Varias veces, en los evangelios, hace Jesús la misma recomendación a sus discípulos cuando los envía a predicar:
Quedaos en la casa donde entréis, hasta que os vayáis de aquel sitio.
Es una forma admirable de pobreza. Los discípulos toman la comida y el techo que se les ofrece como un regalo inmerecido, y lo agradecen. Si, en lugar de eso, fueran cambiando de casa en casa hasta encontrar el mejor alojamiento, acabarían pensando que merecen algo más digno. Pero Jesús quiere discípulos pobres y agradecidos.
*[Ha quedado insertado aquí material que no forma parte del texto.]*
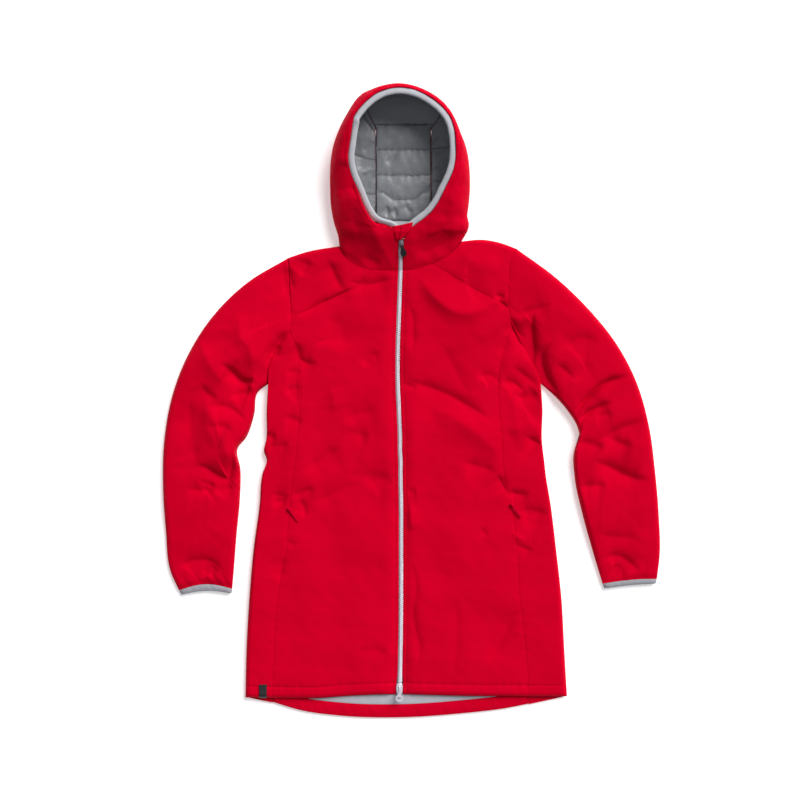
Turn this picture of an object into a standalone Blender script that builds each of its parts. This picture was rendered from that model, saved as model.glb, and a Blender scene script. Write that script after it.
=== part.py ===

Ojalá fuéramos nosotros así. Y viviéramos como quienes nada merecen y agradecen lo que la vida les da. ¿No te cuesta trabajo soportar –a mí sí, lo confieso– a esas personas que siempre están quejándose de todo, que nunca están contentos ni con el tiempo, ni con su salud, ni con su dinero ni con su familia? Te pueden amargar el día si te arriesgas a preguntarles: «¿Cómo estás?». Sin embargo, qué gusto da encontrar a gente optimista que siempre mira lo positivo de su vida.
Hagamos sólo una excepción. No nos conformemos jamás con lo cerca que estamos del Señor. Aspiremos a ser cada día más santos, a estar más unidos a Él.